1. “The best way to serve in foster care is to be a foster parent—there is a HUGE need just because people are not stepping up (often as a result of fear). If you’re interested, reach out to someone & have an honest conversation about what fostering looks like, the rewarding & hard parts, all while knowing no two fostering journeys are the same. Do not let fear dictate decisions—fostering is not a lifelong commitment, that’s adoption.”

We know firsthand how rewarding (for you and the kids) foster care can be. Saying our lives are forever changed is an understatement and we would 100% go back and do it all over again.


2. “SERVE a foster family (or a few). This can go so many different ways. When a family gets a new placement or is going through a rough patch, take them dinner or coffee, write a kind note, get a gift card for groceries or a restaurant, be a listening ear when they need one, offer to watch the kids so the parents can have a date night, etc. (most states do not require background checks or paperwork on short term babysitters). If you aren’t sure what a family needs, ASK & just make them feel seen in the midst of an important, yet hard (and sometimes lonely) journey.”

When we got our first placement, we were amazed and speechless at just how many people stepped up to help us out. We don’t think we could ever say thank you enough for all of the kindness that we were shown when we didn’t even know we needed it. From the gift cards that were dropped off by complete strangers, to our friends making us dinner and bringing it over, to PJ’s mom moving in with us for a week and helping us with the kids, we can’t stress enough how important this is for new foster parents.


3. “Every behavior communicates a need & often for kids in foster care, that need is for positive attention that makes them know they matter, are valued, wanted, & loved, so offer to keep the other kids, allowing foster parents to give that direct, pointed attention to that sweet kiddo.”

We saw how positive reinforcement, constant love and attention, and showing affection towards our foster kids completely changed their temperaments and made them feel safe, loved, and at home with us. We don’t have kids of our own, but we can imagine how important this step is for the foster children to feel important in an extremely stressful time in their lives.


4. “Be an advocate! There are so many ways to volunteer & advocate for kids who don’t have a consistent parental figure to do so. Being an educational surrogate is a particularly special way to serve these kids—they so desperately need & deserve a consistent person to stand in the gap for them to make sure they are getting what they need in the classroom to succeed, presently & long term.”

We’re looking forward to volunteering more within the foster care system and are actively looking for different opportunities to do so. We’ll keep you updated on the progress of that in the coming months!

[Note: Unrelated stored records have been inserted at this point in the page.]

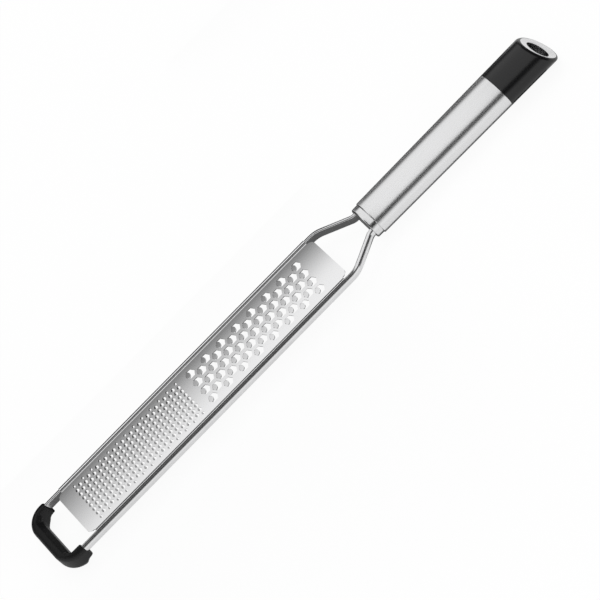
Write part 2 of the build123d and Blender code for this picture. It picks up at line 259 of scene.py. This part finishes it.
blade_middle = (blade_start + blade_end) / 2
middle_z = blade_top - sheet / 2
ease_y = arm_y + bar_ease
over_ease = bar_ease + hem_gap + sheet / 2
valley_z = middle_z - axis_z + valley_radius
valley_y = ease_y - sqrt((valley_radius + over_ease) ** 2 - (valley_z - ease_z) ** 2)
climb = atan2(valley_z - ease_z, ease_y - valley_y)
back_turn = atan2(ease_z, bar_ease)


def stretch(middle, *scale):
    """Scale what is selected about a point."""
    bpy.ops.transform.resize(value=scale, center_override=middle)


def turn_edge(y, z, angle, steps):
    """Sweep the selected edge round an axis along the tool, upwards if the angle is positive."""
    bpy.ops.mesh.spin(steps=steps, angle=abs(angle), center=(0, y, axis_z + z),
                      axis=(-1 if angle > 0 else 1, 0, 0))


half_middle = (blade_middle, half_flat / 2, middle_z)
blade = start_piece("blade_sheet", bpy.ops.mesh.primitive_plane_add, size=1, location=half_middle)
stretch(half_middle, blade_end - blade_start, half_flat, 1)
pick("verts", lambda m: m.y > half_flat / 2)
bpy.ops.mesh.bevel(offset=corner, segments=8, affect="VERTICES")
for x in (blade_start + hem_setback, blade_end - hem_setback):
    bpy.ops.mesh.select_all(action="SELECT")
    bpy.ops.mesh.bisect(plane_co=(x, 0, 0), plane_no=(1, 0, 0))
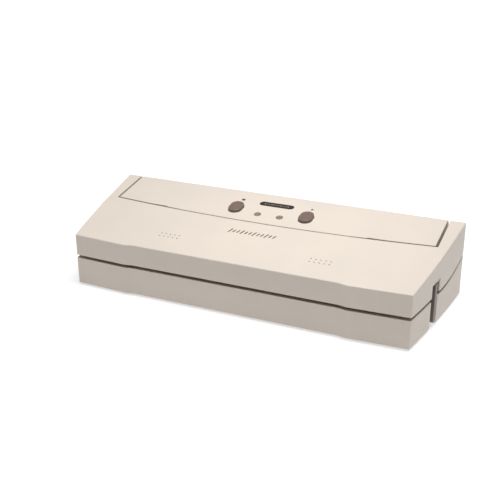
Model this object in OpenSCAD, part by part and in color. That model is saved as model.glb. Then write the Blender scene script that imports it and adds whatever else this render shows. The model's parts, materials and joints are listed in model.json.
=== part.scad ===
// Countertop vacuum sealer: a wedge-shaped lid with two rear arms, hinged on a base that carries
// the control housing, the sealing bar, the suction trough, the pump and the electronics.
// +Z is up and +Y points to the rear. The origin is at the middle of the footprint, under the feet.

/* [Body] */
// Overall depth, from the front bulge to the rear face
body_depth = 152; // [151:0.5:154]
// Width between the two front corners
front_width = 374; // [372:1:378]
// Width across the two rear corners
rear_width = 409; // [407:1:412]
// Radius of the long curve of each side, in plan
side_radius = 1400; // [1300:50:1800]
// How far the front stands ahead of its corners
front_sweep = 3; // [2.4:0.2:3.6]
// How far the middle of the front is set back
centre_recess = 1.8; // [0.8:0.2:2.2]
// Distance from the middle to each step in the front
step_x = 119.5; // [110:0.5:130]
// Width of each step in the front
step_width = 9; // [4:1:12]
// Radius of the rear corners, in plan
rear_corner_radius = 6; // [4:1:8]
// Thickness of the moulded walls
wall = 2.5; // [2.2:0.1:2.6]
// Height of the rubber feet below the base
foot_height = 2; // [1.5:0.5:3]

/* [Base] */
// Height of the base wall at the front
base_height = 30; // [29:0.5:31]
// Gap between the base and the resting lid
part_gap = 3.5; // [3.3:0.1:3.6]
// Distance behind the front corners where the parting line starts to rise
rise_start = 75; // [72:1:78]
// Radius of the rising parting line
rise_radius = 185; // [180:1:200]

/* [Lid] */
// Height of the lid's front wall
lid_front_height = 23.7; // [22:0.1:26]
// Slope of the top surface, in degrees
top_tilt = 9.8; // [9:0.1:10.5]
// Radius where the top turns down to the rear face
rear_radius = 8; // [6:0.5:9]
// Distance behind the front corners of the middle of the lid's rear edge
lid_reach = 79.3; // [79:0.1:79.8]
// Plan radius of the lid's rear edge, which bows forwards
seam_radius = 2005; // [1900:5:2200]
// Distance from the middle to the inner face of each arm
arm_inner_x = 188; // [187.5:0.1:189]
// Distance of the hinge axis behind the front corners
hinge_reach = 131; // [130:0.5:132]
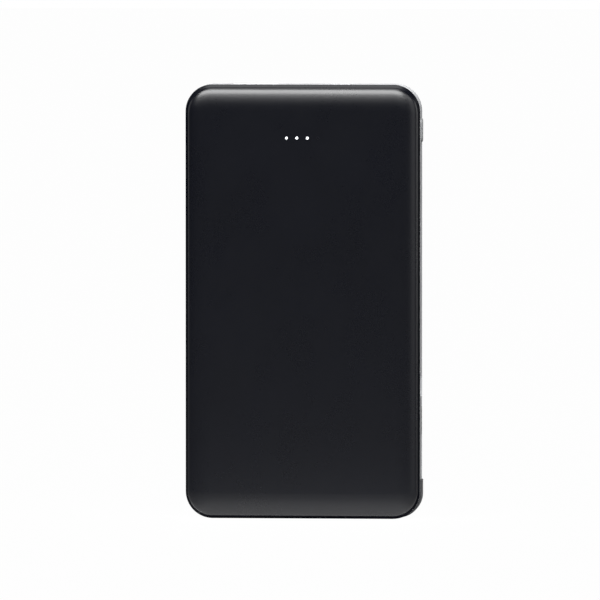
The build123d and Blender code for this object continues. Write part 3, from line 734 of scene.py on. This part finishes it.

5. “Love on social workers! This is huge. They have HARD jobs. They’re always on call, always pouring out, care so deeply, are overworked & under paid, see & hear heavy stuff daily, yet most of it goes unnoticed & you rarely ever hear them complain. Show them you care any way you think would bless them. Coffee & chocolate & wine are good places to start!”

Completely love that last sentence ;). But in all seriousness, we’ve seen how hard social workers work and how much stress comes with their job, a job that is vital to these children having successful futures. They go above and beyond for the well-being of these kids in need and are the backbones of the whole system. Definitely important to show them some love!


6. “Research what your own community offers—there are probably things already happening that you can be apart of & just don’t know yet.”

This goes on back to volunteer opportunities that communities offer and are so easy to be a part of. No matter the size of the community you live in, organizations like private foster care agencies will almost never turn down free help and a chance to spread the word. Ask around, do some research, and if all else fails, turn to apps like Facebook and Instagram and ask your friends ways to get involved.


7. ”Just show you care. This can look so many ways, but show the foster parents, bio kids to those parents, & the foster kids that you care about them.”

Call them by their name, compliment them, encourage them, build them up, show empathy, sympathy, and understanding towards all parties in the situation. Words and actions go such a long way and are extremely powerful. Write them a card, send them a message, a text, a phone call, etc. All of the above go a long way and can completely turn someone’s day around. You’d be surprised by how much power you have by what you communicate to others.


There you have it! Thank you for your interest in foster care.We hope this helps those of you who are looking to get involved, and thank you Rachel for these suggestions!